» **REQUIRED TASK**
Locate, in the data below, the line that contains "obj = add_mesh(name, builder)" and the line that contains "cad_parts[node].hide_render = cad_parts[node].hide_viewport"; reproduce exactly those two lines and every line between them, nothing more.

» **PROVIDED ENTRIES**
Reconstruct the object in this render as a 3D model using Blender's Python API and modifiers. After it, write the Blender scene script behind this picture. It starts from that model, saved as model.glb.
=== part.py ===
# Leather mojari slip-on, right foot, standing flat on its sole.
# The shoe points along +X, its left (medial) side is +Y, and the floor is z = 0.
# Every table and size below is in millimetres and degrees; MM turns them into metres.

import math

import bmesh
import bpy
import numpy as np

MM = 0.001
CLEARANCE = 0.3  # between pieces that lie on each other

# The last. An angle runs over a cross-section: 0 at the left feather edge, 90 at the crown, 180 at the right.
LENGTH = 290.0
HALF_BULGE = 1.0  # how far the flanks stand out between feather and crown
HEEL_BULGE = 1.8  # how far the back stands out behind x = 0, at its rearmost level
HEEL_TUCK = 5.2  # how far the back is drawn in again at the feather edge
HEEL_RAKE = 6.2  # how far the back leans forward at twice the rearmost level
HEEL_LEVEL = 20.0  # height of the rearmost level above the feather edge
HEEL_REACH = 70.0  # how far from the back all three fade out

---

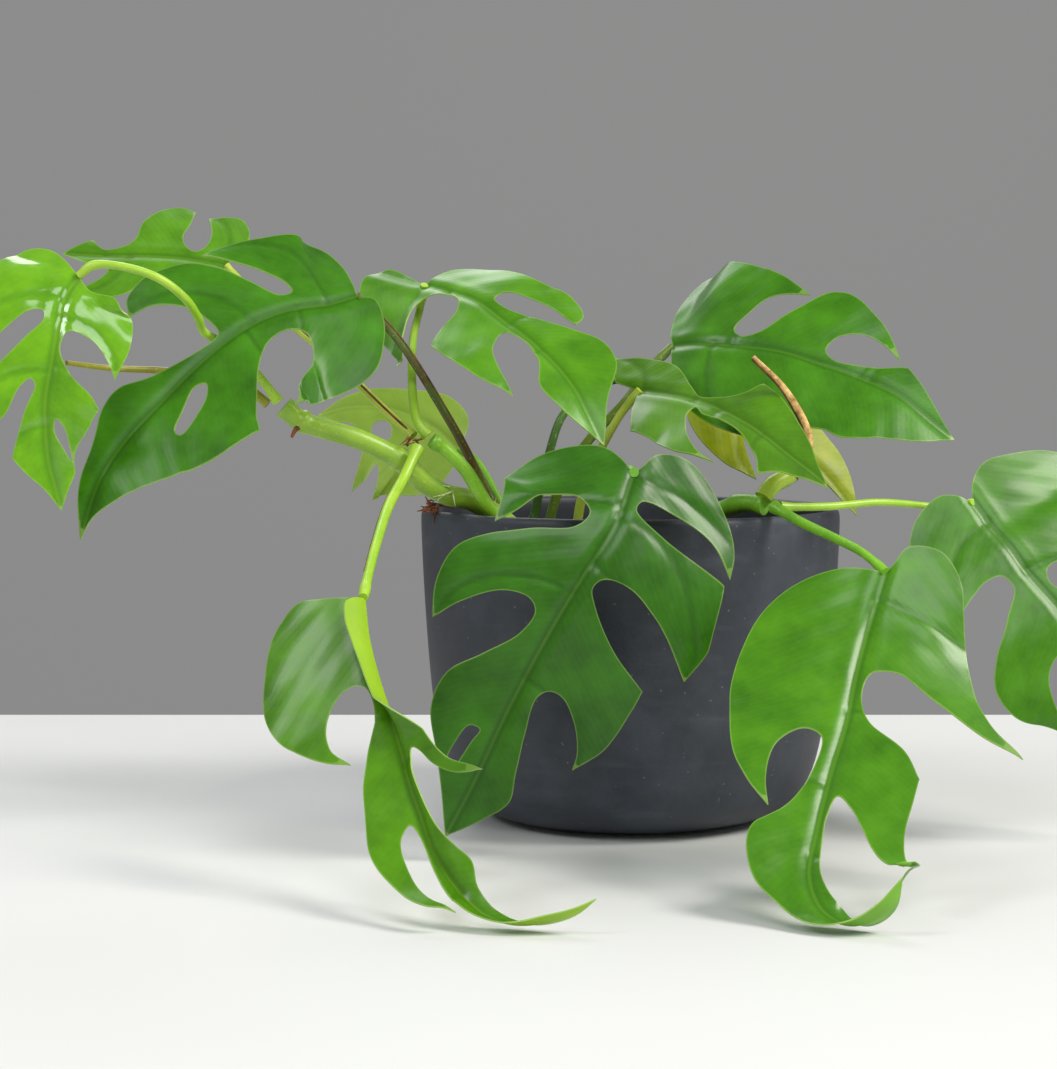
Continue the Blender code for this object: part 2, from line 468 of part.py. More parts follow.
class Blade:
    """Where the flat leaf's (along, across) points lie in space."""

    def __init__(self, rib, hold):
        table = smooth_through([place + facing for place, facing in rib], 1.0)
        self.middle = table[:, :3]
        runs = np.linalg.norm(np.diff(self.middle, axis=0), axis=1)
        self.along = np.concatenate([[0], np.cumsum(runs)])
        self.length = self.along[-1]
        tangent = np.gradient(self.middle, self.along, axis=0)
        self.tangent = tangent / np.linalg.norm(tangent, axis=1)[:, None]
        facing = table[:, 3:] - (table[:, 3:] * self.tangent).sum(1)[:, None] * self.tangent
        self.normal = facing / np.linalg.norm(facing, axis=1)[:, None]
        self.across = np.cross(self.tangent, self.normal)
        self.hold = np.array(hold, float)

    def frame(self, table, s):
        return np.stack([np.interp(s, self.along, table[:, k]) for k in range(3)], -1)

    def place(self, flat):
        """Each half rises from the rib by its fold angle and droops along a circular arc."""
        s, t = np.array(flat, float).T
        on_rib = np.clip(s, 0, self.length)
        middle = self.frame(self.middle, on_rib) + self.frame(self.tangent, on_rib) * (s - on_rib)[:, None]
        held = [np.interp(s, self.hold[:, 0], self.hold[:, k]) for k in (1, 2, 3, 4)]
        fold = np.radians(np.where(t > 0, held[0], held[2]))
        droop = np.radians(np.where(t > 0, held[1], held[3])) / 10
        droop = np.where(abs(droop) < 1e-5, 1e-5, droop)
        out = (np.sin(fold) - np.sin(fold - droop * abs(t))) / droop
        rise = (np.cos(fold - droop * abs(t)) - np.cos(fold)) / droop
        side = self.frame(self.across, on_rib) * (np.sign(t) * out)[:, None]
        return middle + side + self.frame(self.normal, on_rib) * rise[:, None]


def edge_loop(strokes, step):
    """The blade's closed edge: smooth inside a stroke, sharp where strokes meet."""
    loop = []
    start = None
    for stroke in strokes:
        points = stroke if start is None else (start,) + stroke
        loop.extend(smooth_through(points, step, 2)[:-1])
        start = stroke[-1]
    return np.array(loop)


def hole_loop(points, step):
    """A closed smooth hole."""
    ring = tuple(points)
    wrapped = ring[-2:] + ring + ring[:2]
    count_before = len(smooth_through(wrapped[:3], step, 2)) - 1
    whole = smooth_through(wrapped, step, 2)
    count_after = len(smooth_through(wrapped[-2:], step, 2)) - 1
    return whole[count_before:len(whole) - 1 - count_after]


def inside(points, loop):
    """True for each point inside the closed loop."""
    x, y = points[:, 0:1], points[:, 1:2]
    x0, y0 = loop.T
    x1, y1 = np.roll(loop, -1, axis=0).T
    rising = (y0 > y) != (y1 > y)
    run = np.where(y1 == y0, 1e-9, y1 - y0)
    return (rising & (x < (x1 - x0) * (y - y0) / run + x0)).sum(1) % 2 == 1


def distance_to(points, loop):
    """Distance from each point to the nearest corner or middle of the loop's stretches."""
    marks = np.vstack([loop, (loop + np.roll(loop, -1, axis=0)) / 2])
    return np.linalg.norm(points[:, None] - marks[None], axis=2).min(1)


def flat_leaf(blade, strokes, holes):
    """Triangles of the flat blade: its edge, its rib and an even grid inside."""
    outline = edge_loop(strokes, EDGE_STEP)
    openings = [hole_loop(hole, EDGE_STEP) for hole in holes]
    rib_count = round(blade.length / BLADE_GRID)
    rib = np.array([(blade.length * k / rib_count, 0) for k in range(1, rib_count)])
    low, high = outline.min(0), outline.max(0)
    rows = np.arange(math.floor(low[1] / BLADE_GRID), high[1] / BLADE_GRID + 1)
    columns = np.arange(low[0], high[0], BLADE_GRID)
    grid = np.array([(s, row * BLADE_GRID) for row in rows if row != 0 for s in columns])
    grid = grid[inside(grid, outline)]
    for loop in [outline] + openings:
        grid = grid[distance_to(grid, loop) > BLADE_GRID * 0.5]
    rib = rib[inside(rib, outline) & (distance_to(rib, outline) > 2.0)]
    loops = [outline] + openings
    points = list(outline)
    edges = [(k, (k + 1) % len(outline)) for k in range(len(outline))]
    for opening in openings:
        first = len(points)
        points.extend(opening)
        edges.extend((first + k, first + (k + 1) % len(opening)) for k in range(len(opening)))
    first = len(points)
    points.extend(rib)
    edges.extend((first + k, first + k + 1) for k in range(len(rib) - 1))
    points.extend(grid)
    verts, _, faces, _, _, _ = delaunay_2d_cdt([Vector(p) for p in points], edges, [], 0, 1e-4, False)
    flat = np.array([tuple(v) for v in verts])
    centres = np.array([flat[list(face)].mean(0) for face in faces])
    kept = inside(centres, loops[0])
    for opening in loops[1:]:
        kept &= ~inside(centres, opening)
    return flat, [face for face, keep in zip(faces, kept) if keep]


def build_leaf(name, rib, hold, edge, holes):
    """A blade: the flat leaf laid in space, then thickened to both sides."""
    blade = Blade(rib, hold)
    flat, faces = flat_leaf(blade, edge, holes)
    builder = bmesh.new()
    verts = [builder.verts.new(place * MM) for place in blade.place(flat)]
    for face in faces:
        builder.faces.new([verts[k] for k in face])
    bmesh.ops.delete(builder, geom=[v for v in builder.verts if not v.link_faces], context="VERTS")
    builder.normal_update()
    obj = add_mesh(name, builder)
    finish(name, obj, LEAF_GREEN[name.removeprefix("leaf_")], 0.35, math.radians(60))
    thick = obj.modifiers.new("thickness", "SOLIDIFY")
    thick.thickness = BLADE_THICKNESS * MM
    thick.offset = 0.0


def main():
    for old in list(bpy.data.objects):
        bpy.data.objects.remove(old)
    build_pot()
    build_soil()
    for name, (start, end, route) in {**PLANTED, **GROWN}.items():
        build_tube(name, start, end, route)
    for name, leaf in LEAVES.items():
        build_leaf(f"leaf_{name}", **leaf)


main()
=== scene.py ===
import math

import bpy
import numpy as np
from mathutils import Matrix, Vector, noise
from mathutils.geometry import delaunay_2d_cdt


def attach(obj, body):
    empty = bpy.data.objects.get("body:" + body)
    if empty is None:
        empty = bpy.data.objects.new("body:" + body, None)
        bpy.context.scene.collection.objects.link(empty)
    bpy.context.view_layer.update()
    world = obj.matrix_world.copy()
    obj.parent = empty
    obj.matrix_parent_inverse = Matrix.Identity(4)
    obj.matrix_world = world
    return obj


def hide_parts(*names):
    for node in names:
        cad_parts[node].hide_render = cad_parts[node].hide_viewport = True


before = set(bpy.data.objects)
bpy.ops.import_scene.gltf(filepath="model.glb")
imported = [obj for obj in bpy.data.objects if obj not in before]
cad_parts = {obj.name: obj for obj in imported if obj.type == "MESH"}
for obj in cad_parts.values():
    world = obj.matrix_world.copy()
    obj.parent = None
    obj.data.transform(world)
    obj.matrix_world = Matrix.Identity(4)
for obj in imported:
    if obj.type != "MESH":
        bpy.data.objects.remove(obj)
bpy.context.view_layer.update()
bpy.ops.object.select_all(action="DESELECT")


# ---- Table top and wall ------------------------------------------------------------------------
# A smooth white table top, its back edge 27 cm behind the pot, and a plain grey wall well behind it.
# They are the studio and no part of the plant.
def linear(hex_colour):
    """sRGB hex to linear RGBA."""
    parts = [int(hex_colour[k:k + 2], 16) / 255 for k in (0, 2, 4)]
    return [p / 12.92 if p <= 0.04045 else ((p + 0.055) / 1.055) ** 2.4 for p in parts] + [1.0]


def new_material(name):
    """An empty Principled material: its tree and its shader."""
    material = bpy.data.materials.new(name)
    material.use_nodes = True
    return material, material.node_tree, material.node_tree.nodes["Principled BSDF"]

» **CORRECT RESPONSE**
    obj = add_mesh(name, builder)
    finish(name, obj, LEAF_GREEN[name.removeprefix("leaf_")], 0.35, math.radians(60))
    thick = obj.modifiers.new("thickness", "SOLIDIFY")
    thick.thickness = BLADE_THICKNESS * MM
    thick.offset = 0.0


def main():
    for old in list(bpy.data.objects):
        bpy.data.objects.remove(old)
    build_pot()
    build_soil()
    for name, (start, end, route) in {**PLANTED, **GROWN}.items():
        build_tube(name, start, end, route)
    for name, leaf in LEAVES.items():
        build_leaf(f"leaf_{name}", **leaf)


main()
=== scene.py ===
import math

import bpy
import numpy as np
from mathutils import Matrix, Vector, noise
from mathutils.geometry import delaunay_2d_cdt


def attach(obj, body):
    empty = bpy.data.objects.get("body:" + body)
    if empty is None:
        empty = bpy.data.objects.new("body:" + body, None)
        bpy.context.scene.collection.objects.link(empty)
    bpy.context.view_layer.update()
    world = obj.matrix_world.copy()
    obj.parent = empty
    obj.matrix_parent_inverse = Matrix.Identity(4)
    obj.matrix_world = world
    return obj


def hide_parts(*names):
    for node in names:
        cad_parts[node].hide_render = cad_parts[node].hide_viewport = True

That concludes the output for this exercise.